Space Is Closer Than You Think



Earthlings have had an over-inflated view of how far the planet's atmosphere extends into space. Turns out, the ionosphere, the layer of electrically charged particles that comprises the outer atmosphere, is thinner than expected -- and cooler.

Understanding the shape and size of the ionosphere is an important first step in figuring out how particularly dense regions within it may distort radio, radar and navigation signals. Such distortions can make communications and satellite-based systems less reliable.

"In order to predict how severe those distortions will be, it's necessary to know how big those structures in the ionosphere are and where they exist," Roderick Heelis, with the Space Sciences Center at the University of Texas in Dallas, told Discovery News.

Hellis and his colleagues have been using a suite of NASA instruments called CINDI, which fly on the U.S. Air Force Communication/Navigation Outage Forecast System (C/NOFS) satellite between 250 miles and 530 miles around the planet's equator. The researchers never expected to encounter the fringe of Earth's ionosphere at those altitudes, but that is exactly what happened during the summer of 2008, a time when the solar activity was unusually quiescent.

"It was a real fortuitous combination of low solar activity and the satellite's [range]," Hellis said. "We didn't expect to be able to look at the top of the ionosphere in all places."

Computer models based on previous research had predicted the ionosphere to be about 370 miles above Earth at night and about 620 miles up during the day -- the variation due to temperature and other factors.

Instead, the CINDI team discovered that the transition between the ionosphere and space was about 250 miles above Earth at night and about 500 miles up during the day.
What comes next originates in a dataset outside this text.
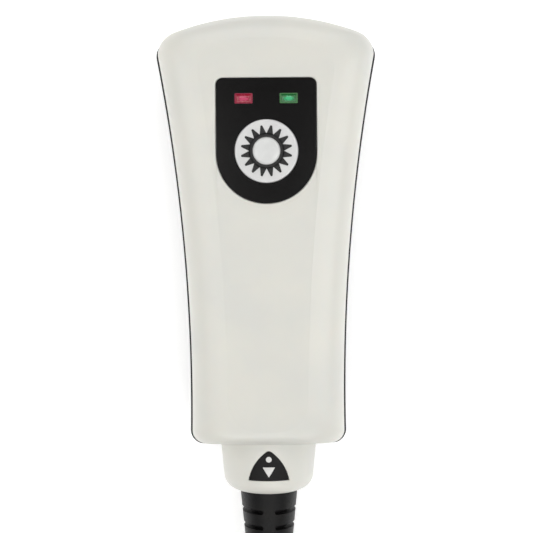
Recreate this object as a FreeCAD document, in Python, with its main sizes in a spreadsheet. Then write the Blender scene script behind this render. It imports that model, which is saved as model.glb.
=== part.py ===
"""Handheld light meter with a lead, as a parametric assembly.

Frame: X across the face, Y along the housing towards its wide head, Z out of the face.
The origin is the middle of the flat back, so the meter lies on its back at Z = 0.
"""
import FreeCAD
import Part
import math
import os

import Sketcher

V = FreeCAD.Vector

# Driving sizes in millimetres: alias -> value. Every sub-part reads them from the sheet.
SIZES = {
    # housing outline, at the seam
    "front_length": 124.0,
    "head_width": 63.4,
    "waist_width": 44.4,
    "waist_rise": 13.0,
    "crown_radius": 75.0,
    "head_corner": 4.5,
    "foot_corner": 3.2,
    # housing depth
    "rear_depth": 20.0,
    "gasket_thick": 0.5,
    "front_height": 14.0,
    "wall": 2.0,
    "rim_stand": 0.65,
    "rim_height": 2.0,
    # black panel on the face
    "panel_width": 28.1,
    "panel_length": 35.1,
    "panel_setback": 19.3,
    "panel_corner": 1.9,
    "panel_thick": 0.6,
    "panel_recess": 0.7,
    # windows and lamps
    "window_width": 5.1,
    "window_length": 2.9,
    "window_side": 6.3,
    "window_gap": 5.95,
    "window_depth": 2.2,
    "lamp_radius": 1.5,
    # sun button
    "button_drop": 20.5,
    "button_radius": 8.85,
    "button_gap": 0.15,
    "button_stand": 0.4,
    "flange_reach": 1.45,
    "print_valley": 4.95,
    "print_tip": 7.2,
    "print_inner": 3.85,
    "print_thick": 0.12,
    "diffuser_radius": 3.75,
    # circuit board
    "board_level": 25.6,
    "board_thick": 1.6,
    "board_side_gap": 5.2,
    "board_head_gap": 12.0,
    "board_foot_gap": 38.0,
    "post_edge": 3.8,
    "post_radius": 2.6,
    # plate on the back
    "plate_width": 24.0,
    "plate_length": 36.0,
    "plate_place": 4.0,
    "plate_recess": 0.5,
    # case screws
    "screw_head_edge": 9.2,
    "screw_head_gap": 22.0,
    "screw_foot_edge": 7.7,
    "screw_foot_gap": 24.0,
    "screw_radius": 1.5,
    "screw_cap_radius": 2.7,
    "screw_cap": 2.0,
    "screw_length": 16.0,
    "boss_radius": 3.9,
    "counterbore": 7.0,
    # neck
    "neck_level": 15.8,
    "neck_radius": 14.25,
    "neck_end_radius": 13.35,
    "neck_length": 13.8,
    "neck_lip": 0.3,
    "neck_bore": 10.8,
    "fit_gap": 0.06,
    "slip_gap": 0.05,
    "flange_gap": 0.2,
    # release latch
    "latch_half": 5.75,
    "latch_rise": 4.7,
    "latch_side_radius": 13.4,
    "latch_tip_radius": 1.2,
    "latch_stand": 0.3,
    # strain relief
    "boot_radius": 8.6,
    "boot_tip_wall": 1.1,
    "boot_length": 40.0,
    "slot_start": 5.9,
    "slot_pitch": 4.65,
    "slot_width": 1.4,
    "slot_depth": 0.9,
    "slot_spine": 3.6,
    # lead and its coil
    "cord_radius": 3.5,
    "coil_side": -15.0,
    "coil_place": -186.8,
    "coil_mean": 36.5,
    "coil_lift": 0.6,
    "tie_width": 14.0,
    # far plug
    "grip_radius": 6.9,
    "grip_length": 24.0,
    "shell_radius": 6.5,
    "shell_length": 13.0,
    "end_pin_radius": 0.6,
}
SLOT_ROWS = 7
RAYS = 16
HEAD_SETBACK = 10.0  # from the crown back to where the head is widest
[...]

The ionosphere is primarily caused by extreme ultraviolet energy from the sun.

"It's powerful enough that those photons can ionize atoms is Earth's upper atmosphere," said David Hathaway, a solar physicist at NASA's Marshall Space Flight Center in Huntsville, Ala. "When you have a geomagnetic disturbance or a solar flare going off, you can get ... an ionosphere that is patchy, which can cause problems with radio signals and GPS satellite signals, which have to pass through."

The findings were presented at the annual American Geophysical Union conference in San Francisco last month.

CINDI is an acronym for Coupled Ion Neutral Dynamics Investigation. The device works by separately measuring ionized and neutral particles at altitudes where the Air Force satellite flies. A similar device is on another polar-orbiting Air Force spacecraft.

The researchers hope to keep using CINDI as solar activity picks up in the sun's new 11-year cycle. The next solar maximum is expected in late 2011 or 2012.